多维InSAR复协方差矩阵估计研究

Multivariate covariance matrix is fundamental for the full exploitation of InSAR capabilities and widely applied in data processing. However, the present studies focus more on parameter estimation of the single element in covariance matrix without consideration of complex statistical inference. Conversely, these methods try to mitigate the source of errors at the cost of the increase of constraints. As a result, it is usually difficult to achieve the satisfied results in the real world when the assumptions are broken. .To solve the problem aforementioned, this project dedicates to multivariate covariance matrix estimation in the field of complex numbers under MT-InSAR framework.
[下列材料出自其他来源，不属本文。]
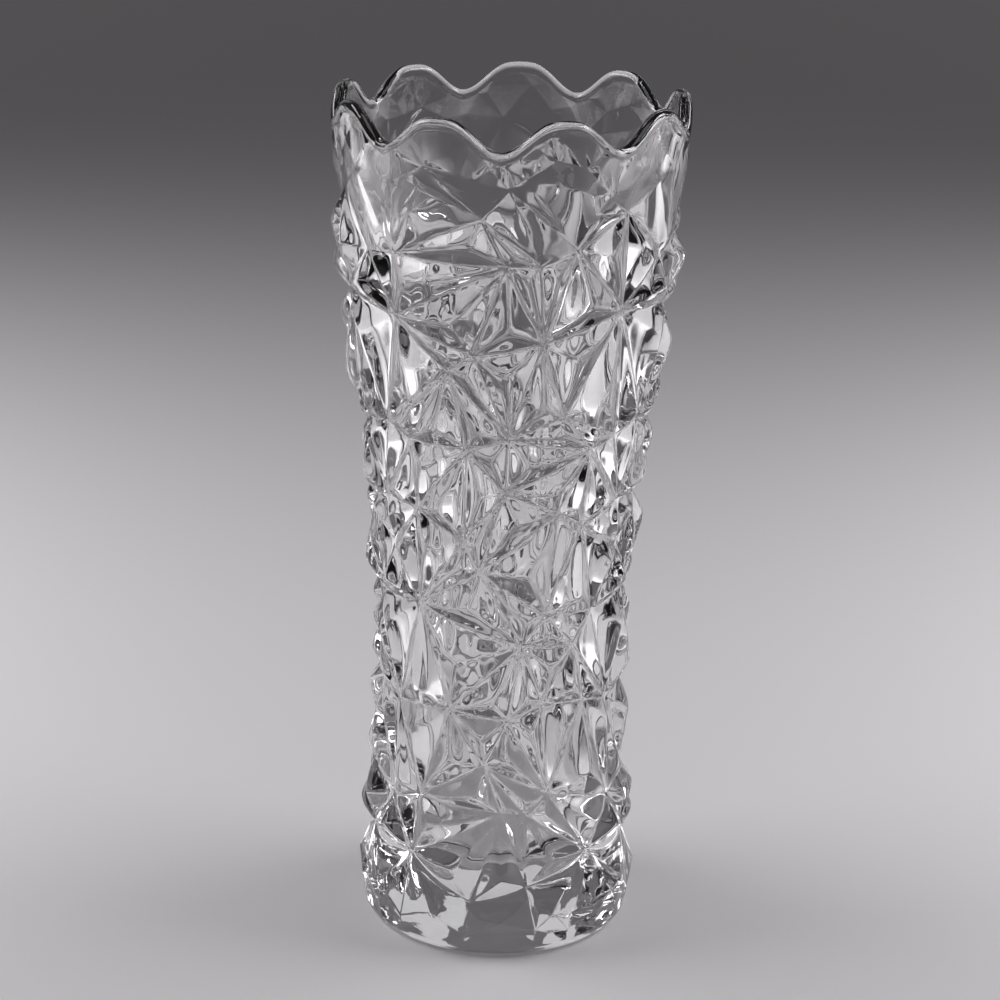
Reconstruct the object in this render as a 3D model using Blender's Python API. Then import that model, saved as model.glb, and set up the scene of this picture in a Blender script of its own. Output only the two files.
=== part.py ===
"""Cut crystal vase: one piece of clear glass, star cut outside and smooth inside.

The outer skin is a net of recessed star points. V grooves run from star to star, and the
cell between three stars rises to a point on three facets. Above the top stars, flat facets
rise to arches under the scalloped, rounded rim. The foot is solid and its underside is
ground flat.

Metres, +Z up. The origin is the middle of the underside, and the front is towards -Y.
"""

import math

import bmesh
import bpy
from mathutils import Vector
from mathutils.geometry import delaunay_2d_cdt

NAME = "cut_crystal_vase"

# Height and rim
HEIGHT = 0.250
RIM_RADIUS = 0.0505
RIM_THICKNESS = 0.0040
SCALLOPS = 9
SCALLOP_DEPTH = 0.0083
SCALLOP_FULLNESS = 1.5
SCALLOP_PEAK = 17.0          # degrees round from the front
EDGE_DROP = 0.0034           # from the rim down to the upper edge of the facets
COLUMNS = 72                 # steps round the rim and the cavity
BEAD_STEPS = 6

# Outer envelope: height and the radius that the raised points reach
ENVELOPE = (
    (0.000, 0.0398), (0.014, 0.0418), (0.030, 0.0404), (0.052, 0.0382), (0.080, 0.0374),
    (0.110, 0.0385), (0.140, 0.0408), (0.172, 0.0448), (0.205, 0.0487), (0.237, 0.0503),
    (0.250, 0.0506),
)

# Foot
FOOT_HEIGHT = 0.0085         # of the smooth band under the facets
FOOT_WAVE = 0.0012           # unevenness of the facets' lower ends over that band
FOOT_EDGE = 0.0040           # height of the round lower edge
FOOT_FLAT_RADIUS = 0.0370
FOOT_COLUMNS = 24
FOOT_STEPS = 3

# Cavity: height and radius of the smooth wall, over a solid base with a round corner
CAVITY = (
    (0.031, 0.0280), (0.060, 0.0288), (0.100, 0.0308), (0.140, 0.0344), (0.175, 0.0384),
    (0.210, 0.0424), (0.236, 0.0457),
)
CORNER_RADIUS = 0.009
CAVITY_RINGS = 13
CORNER_STEPS = 5

# Star cutting. The pattern repeats in each third of the vase.
SECTORS = 3
SECTOR = 360.0 / SECTORS
AROUND = 0.262               # length round the skin where it is unrolled to lay out the net
STAR_DEPTH = 0.0028
GROOVE_RISE = 0.0005         # how much shallower a groove is half way between its stars
CELL_SLOPE = 0.60            # rise of a cell over the distance from its tip to its sides
CELL_RISE = 0.0040           # the most that a cell rises
SHOULDER_RISE = 0.0006

# Star points of one third, as (degrees round from the front, height in mm)
STARS = (
    (-56, 210), (-43, 211), (-9, 223.5), (-0.5, 210.5), (11, 210.5), (23.5, 214.5), (43, 224),
    (-43.5, 193), (-12, 184.5), (-22, 179.5), (13, 188.5), (44, 195.5),
    (-54, 160.5), (-40.5, 157), (-15, 157), (1.5, 160.5), (23, 166.5), (37.5, 155.5), (50, 158),
    (-40, 136), (-17, 128.5), (0.5, 144), (24, 137.5), (37, 132), (59, 137),
    (-57, 123), (-10, 119.5), (-41, 107), (10, 97), (20.5, 106), (36.5, 95.5), (46.5, 105),
    (-57, 74), (-24.5, 76), (4, 73.5), (20.5, 78.5), (44, 77),
    (-56.5, 43.5), (-39, 47), (-6.5, 59.5), (1.5, 45), (12.5, 44.5), (24, 50),
    (-41, 28.5), (-10.5, 17), (13.5, 22), (36, 10.5), (45, 29.5),
)

# Points on the envelope: where the facets end in arches under the rim, and the shoulders
# that stand out of it over the foot
ARCHES = (
    (-57, 233), (-51, 240.5), (-44, 234), (-36, 233), (-27, 237), (-11, 234.5), (-6, 237.3),
    (-0.3, 232.5), (5, 235), (14.5, 240), (24, 237), (28.5, 240.5), (33, 229), (39, 237),
    (46, 236), (53, 243),
)
SHOULDERS = ((-56, 16), (-27, 13), (2, 12), (24, 14), (55, 15))


def between(points, height):
    """Radius at a height on a smooth curve through (height, radius) points."""
    last = len(points) - 2
    i = 0
    while i < last and height > points[i + 1][0]:
        i += 1
    (z0, r0), (z1, r1) = points[i], points[i + 1]
    step = z1 - z0

    def slope(k):
        low, high = points[max(k - 1, 0)], points[min(k + 1, last + 1)]
        return (high[1] - low[1]) / (high[0] - low[0])

    t = (height - z0) / step
    return (
        r0 * (1 + 2 * t) * (1 - t) ** 2
        + r1 * t * t * (3 - 2 * t)
        + step * (slope(i) * t * (1 - t) ** 2 - slope(i + 1) * t * t * (1 - t))
    )


def on_axis(angle, radius, height):
    """Point at an angle, in degrees round from the front towards +X."""
    turn = math.radians(angle)
    return Vector((radius * math.sin(turn), -radius * math.cos(turn), height))


def rim_height(angle):
    """Height of the scalloped rim at an angle."""
    wave = (1 - math.cos(math.radians(SCALLOPS * (angle - SCALLOP_PEAK)))) / 2
    return HEIGHT - SCALLOP_DEPTH * wave**SCALLOP_FULLNESS


def foot_height(angle):
    """Height at an angle where the facets end over the foot's smooth band."""
    return FOOT_HEIGHT + FOOT_WAVE * math.sin(math.radians(SCALLOPS * angle))


def column_angles(count):
    """Angles of a ring of columns, with one on every scallop's peak."""
    return [SCALLOP_PEAK + 360.0 * i / count for i in range(count)]


def net_points():
    """All points of the outer net, each as (angle, height, radius, kind)."""
    points = []
    groups = (
        (STARS, "star", -STAR_DEPTH),
        (ARCHES, "arch", 0),
        (SHOULDERS, "shoulder", SHOULDER_RISE),
    )
    for turn in range(SECTORS):
        for places, kind, rise in groups:
            for angle, height in places:
                z = height / 1000
                points.append((angle + SECTOR * turn, z, between(ENVELOPE, z) + rise, kind))
    for angle in column_angles(COLUMNS):
        z = rim_height(angle) - EDGE_DROP
        points.append((angle, z, between(ENVELOPE, z), "edge"))
    for angle in column_angles(FOOT_COLUMNS):
        z = foot_height(angle)
        points.append((angle, z, between(ENVELOPE, z), "foot"))
    return points


def net_triangles(points):
    """Triangles of the outer net, found on the skin unrolled flat and closed round.

    Each is three corners, as (index of the point, its place on the unrolled skin)."""
    flat, source, edge = [], [], []
    for lap in (-1, 0, 1):
        for index, (angle, height, _, kind) in enumerate(points):
            if kind == "edge":
                edge.append(len(flat))
            flat.append(Vector((AROUND * (angle / 360 + lap), height)))
            source.append(index)
    sides = list(zip(edge, edge[1:]))
    _, _, faces, origins, _, _ = delaunay_2d_cdt(flat, sides, [], 0, 1e-7)
    triangles = []
    for face in faces:
        places = [origins[corner][0] for corner in face]
        kinds = {points[source[place]][3] for place in places}
        left, middle, right = sorted((flat[place] for place in places), key=lambda p: p.x)
        above_edge = kinds == {"edge"} and (middle - left).cross(right - left) > 0
        inside = 0 <= (left.x + middle.x + right.x) / 3 < AROUND
        if inside and not above_edge and kinds != {"foot"}:
            triangles.append([(source[place], flat[place]) for place in places])
    return triangles


def cell_tip(a, b, c):
    """Raised point of a cell, over the place that lies equally far from its three sides."""
    sides = ((b - c).length, (c - a).length, (a - b).length)
    centre = (a * sides[0] + b * sides[1] + c * sides[2]) / sum(sides)
    inner_radius = abs((b - a).cross(c - a)) / sum(sides)
    rise = min(CELL_SLOPE * inner_radius, CELL_RISE)
    radius = between(ENVELOPE, centre.y) - STAR_DEPTH + rise
    return on_axis(360 * centre.x / AROUND, radius, centre.y)


def add_net(mesh, points):
    """Outer skin: facets between the stars. Returns the band's and the foot's vertices."""
    verts = [mesh.verts.new(on_axis(a, r, z)) for a, z, r, _ in points]
    groove_middles = {}

    def groove_middle(one, other):
        """Middle of the groove between two stars, which follows the round of the glass."""
        pair = frozenset((one, other))
        if pair not in groove_middles:
            middle = (verts[one].co + verts[other].co) / 2
            radius = between(ENVELOPE, middle.z) - STAR_DEPTH + GROOVE_RISE
            across = middle.xy.normalized() * radius
            groove_middles[pair] = mesh.verts.new((across.x, across.y, middle.z))
        return groove_middles[pair]

    for corners in net_triangles(points):
        (a, at_a), (b, at_b), (c, at_c) = corners
        if (at_b - at_a).cross(at_c - at_a) < 0:
            corners.reverse()
        order = [index for index, _ in corners]
        stars = [points[index][3] == "star" for index in order]
        if all(stars):
            centre = mesh.verts.new(cell_tip(at_a, at_b, at_c))
        elif sum(stars) == 2:
            centre = verts[order[stars.index(False)]]
        else:
            mesh.faces.new([verts[index] for index in order])
            continue
        for i in range(3):
            one, other = order[i], order[(i + 1) % 3]
            if stars[i] and stars[(i + 1) % 3]:
                middle = groove_middle(one, other)
                mesh.faces.new((verts[one], middle, centre))
                mesh.faces.new((middle, verts[other], centre))
    rings = []
    for kind in ("edge", "foot"):
        rings.append([v for v, point in zip(verts, points) if point[3] == kind])
    return rings


def add_ring(mesh, ring, radius, height):
    """New ring of vertices at a height, joined to the ring before it by four-sided faces."""
    new = []
    for vert in ring:
        angle = math.degrees(math.atan2(vert.co.x, -vert.co.y))
        new.append(mesh.verts.new(on_axis(angle, radius, height(angle))))
    for i in range(len(ring)):
        j = (i + 1) % len(ring)
        mesh.faces.new((ring[i], ring[j], new[j], new[i]))
    return new


def add_disc(mesh, ring, height):
    """Closes a ring with a fan of faces around a point on the axis."""
    middle = mesh.verts.new((0, 0, height))
    for i in range(len(ring)):
        mesh.faces.new((ring[i], ring[(i + 1) % len(ring)], middle))


def add_rim(mesh, ring):
    """Round bead along the scalloped rim, from outside to inside."""
    bead = RIM_THICKNESS / 2
    for step in range(BEAD_STEPS + 1):
        turn = math.pi * step / BEAD_STEPS
        radius = RIM_RADIUS - bead + bead * math.cos(turn)
        drop = bead - bead * math.sin(turn)
        ring = add_ring(mesh, ring, radius, lambda angle: rim_height(angle) - drop)
    return ring


def add_cavity(mesh, ring):
    """Smooth tapered wall, round corner and flat floor of the cavity."""
    (bottom, corner_radius), top = CAVITY[0], CAVITY[-1][0]
    for step in range(CAVITY_RINGS + 1):
        z = top + (bottom - top) * step / CAVITY_RINGS
        ring = add_ring(mesh, ring, between(CAVITY, z), lambda angle: z)
    for step in range(1, CORNER_STEPS + 1):
        turn = math.pi / 2 * step / CORNER_STEPS
        radius = corner_radius - CORNER_RADIUS * (1 - math.cos(turn))
        z = bottom - CORNER_RADIUS * math.sin(turn)
        ring = add_ring(mesh, ring, radius, lambda angle: z)
    add_disc(mesh, ring, bottom - CORNER_RADIUS)


def add_foot(mesh, ring):
    """Smooth band, round lower edge and the flat underside that the vase stands on."""
    outside = between(ENVELOPE, FOOT_EDGE)
    for step in range(FOOT_STEPS + 1):
        turn = math.pi / 2 * step / FOOT_STEPS
        radius = FOOT_FLAT_RADIUS + (outside - FOOT_FLAT_RADIUS) * math.cos(turn)
        z = FOOT_EDGE * (1 - math.sin(turn))
        ring = add_ring(mesh, ring, radius, lambda angle: z)
    add_disc(mesh, ring, 0.0)


def glass_material():
    """Clear, colourless lead crystal."""
    material = bpy.data.materials.new("crystal_glass")
    material.use_nodes = True
    shader = material.node_tree.nodes["Principled BSDF"]
    shader.inputs["Base Color"].default_value = (0.96, 0.97, 0.98, 1.0)
    shader.inputs["Metallic"].default_value = 0.0
    shader.inputs["Roughness"].default_value = 0.02
    shader.inputs["IOR"].default_value = 1.54
    shader.inputs["Transmission Weight"].default_value = 1.0
    return material


def make_vase(collection):
    """The glass: net, rim, cavity and foot as one closed solid."""
    mesh = bmesh.new()
    edge, foot = add_net(mesh, net_points())
    add_cavity(mesh, add_rim(mesh, edge))
    add_foot(mesh, foot[::-1])
    data = bpy.data.meshes.new("glass_body")
    mesh.to_mesh(data)
    mesh.free()
    data.materials.append(glass_material())
    body = bpy.data.objects.new("glass_body", data)
    collection.objects.link(body)


def main():
    for old in list(bpy.data.objects):
        bpy.data.objects.remove(old)
    collection = bpy.data.collections.new(NAME)
    bpy.context.scene.collection.children.link(collection)
    make_vase(collection)


main()
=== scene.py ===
"""Cut crystal vase: the finished glass, its material, the soft studio light and the camera.

The glass follows part.py's design, and adds what flat facets leave out: rounded grooves and
ridges, curved cell faces, lobes that swell between the grooves, a rolled rim and a faintly
rippled cavity. All of it is one closed mesh.
"""

import math

import bmesh
import bpy
import numpy as np
from mathutils import Matrix, Vector
from mathutils.geometry import delaunay_2d_cdt


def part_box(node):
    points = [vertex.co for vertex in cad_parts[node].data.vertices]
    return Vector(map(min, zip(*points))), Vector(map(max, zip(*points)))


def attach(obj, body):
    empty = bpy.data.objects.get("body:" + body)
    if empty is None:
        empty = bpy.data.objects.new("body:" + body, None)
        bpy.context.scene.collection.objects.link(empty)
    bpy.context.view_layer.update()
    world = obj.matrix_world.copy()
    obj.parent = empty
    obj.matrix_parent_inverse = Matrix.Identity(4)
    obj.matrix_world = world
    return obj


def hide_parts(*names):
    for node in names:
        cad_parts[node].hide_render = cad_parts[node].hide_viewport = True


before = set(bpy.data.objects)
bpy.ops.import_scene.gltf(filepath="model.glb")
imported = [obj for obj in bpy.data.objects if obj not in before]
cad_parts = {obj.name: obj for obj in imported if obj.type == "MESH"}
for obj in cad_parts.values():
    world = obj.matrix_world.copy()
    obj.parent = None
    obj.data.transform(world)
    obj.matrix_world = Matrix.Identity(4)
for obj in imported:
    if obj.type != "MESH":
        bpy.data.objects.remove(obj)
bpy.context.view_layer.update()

# ---------------------------------------------------------------- dimensions, from part.py
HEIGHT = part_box("glass_body")[1][2]
RIM_RADIUS = 0.0505
RIM_THICKNESS = 0.0040
SCALLOPS = 9
SCALLOP_DEPTH = 0.0083
SCALLOP_FULLNESS = 1.5
SCALLOP_PEAK = 17.0           # degrees round from the front
EDGE_DROP = 0.0034            # from the rim down to the upper edge of the facets
BAND_COLUMNS = 72             # facet ends along that edge

# Height and the radius that the raised points of the outer skin reach
ENVELOPE = (
    (0.000, 0.0398), (0.014, 0.0418), (0.030, 0.0404), (0.052, 0.0382), (0.080, 0.0374),
    (0.110, 0.0385), (0.140, 0.0408), (0.172, 0.0448), (0.205, 0.0487), (0.237, 0.0503),
    (0.250, 0.0506),
)

FOOT_HEIGHT = 0.0085          # of the smooth band under the facets
FOOT_WAVE = 0.0012            # unevenness of the facets' lower ends over that band
FOOT_EDGE = 0.0040            # height of the round lower edge
FOOT_FLAT_RADIUS = 0.0370
FOOT_COLUMNS = 24

# Height and radius of the cavity's smooth wall
CAVITY = (
    (0.031, 0.0280), (0.060, 0.0288), (0.100, 0.0308), (0.140, 0.0344), (0.175, 0.0384),
    (0.210, 0.0424), (0.236, 0.0457),
)
CORNER_RADIUS = 0.009

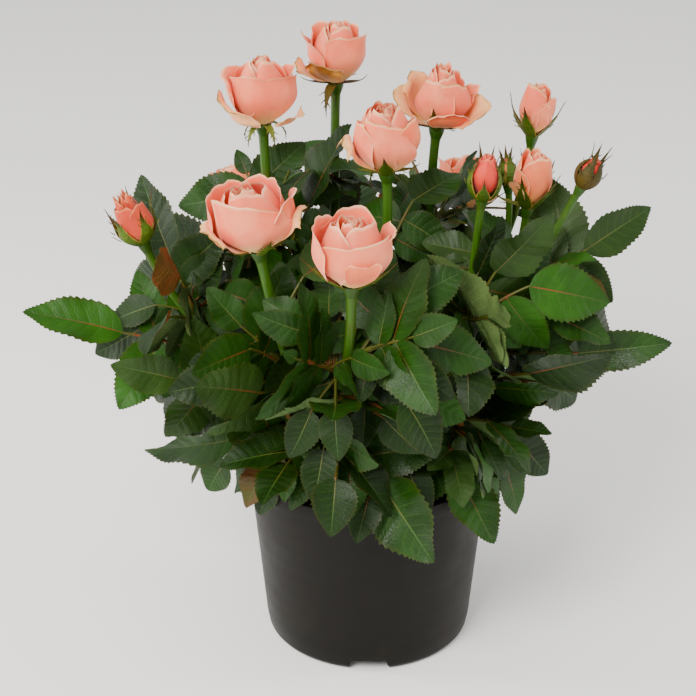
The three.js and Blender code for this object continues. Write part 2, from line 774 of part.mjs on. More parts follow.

Instead of parameter estimation for any element in covariance matrix, we implement statistical inference to sample covariance matrix according to the full properties of complex vector. More concretely, under a multi-dimensional zero mean complex (circular) Gaussian population, the intensity observable is first refined by the locally linear minimum mean-squared error estimator, and then the sample coherence is estimated from (complex) Jacknife statistics and second kind statistics respectively, according to the scenes applied. Finally, the interferometric phase is optimized under complex Wishart distribution by maximizing the likelihood function. All estimators mentioned above are based on i.i.d. complex sample which will be obtained by statistically homogeneous pixel selection algorithm proposed in this study..The methodology developed in the project will significantly improve the accuracy of InSAR parameter estimation and simultaneously preserving the resolution of the image particularly over rich texture areas. Moreover, less computational burden can be expected compared with the existing methods. .The technology to be developed will be very useful to monitor natural hazards over complicated scenes with larger extent where the region of interest is woven into an intricate tapestry. The research proposed in the project is therefore of both significant scientific and practical values.

多维复协方差矩阵是时序InSAR技术的基本观测量，广泛应用于InSAR数据处理。现有研究工作大多从实数域的观点出发对矩阵中某一类参数进行估计，没有顾及复数的统计性质，而是以增加约束条件为代价抑制观测误差。上述现象在目前流行的算法和软件中普遍存在，使得对于用户指定的问题，算法可执行性参差不齐，往往难以得到有益的监测结果。为解决这些问题，本课题创新性地将现代统计学方法与InSAR数据特点相结合，在时序InSAR技术框架下，研究一整套多维复协方差矩阵估计理论与优化方法。该方法不以矩阵中某一类参数为研究对象，取而代之地估计样本复协方差矩阵，即根据样本复协方差的统计属性发展估计量、构建统计模型，并顾及复数数据的内在联系，进而达到矩阵全信息量、全参数优化的目的。研发的算法将兼顾运算效率和估计精度，因而适合大范围复杂场景的对地观测，为准确的分析与反演地表变化背后的潜在机理提供有力的科学依据。

多维复协方差矩阵是时序InSAR技术的基本观测量，广泛应用于InSAR数据处理。现有研究工作大多从实数域的观点出发对矩阵中某一类参数进行估计，没有顾及复数的统计性质，而是以增加约束条件为代价抑制观测误差。上述现象在目前流行的算法和软件中普遍存在，使得对于用户指定的问题，算法可执行性参差不齐，往往难以得到有益的监测结果。为解决这些问题，该项目主要利用数理统计中的判决理论和估计理论，削弱统计样本异质性对时序InSAR复协方差矩阵估计的影响，通过快速选择独立同分布样本改善复协方差矩阵的估计精度并兼顾InSAR观测量（包括强度、相干性和相位）的空间分辨率。运用项目研发的理论方法对场景分类和形变监测两个专题开展了测试，论证了InSAR\SAR技术的应用依赖多维复协方差估计的可靠性。.围绕这些研究，培养该方向研究生5名，完成高水平学术论文16篇，申请专利10项，其中授权3项。项目负责人将多维InSAR复协方差估计的理论、方法和模型进行总结，向全球发布了DSIpro开源软件，并公布了源代码，供国内外学界评判，也为地学科研人员提供高质量InSAR数据源，这对于应用大地测量前沿的SAR/InSAR技术对全球进行高精度测图具有现实意义。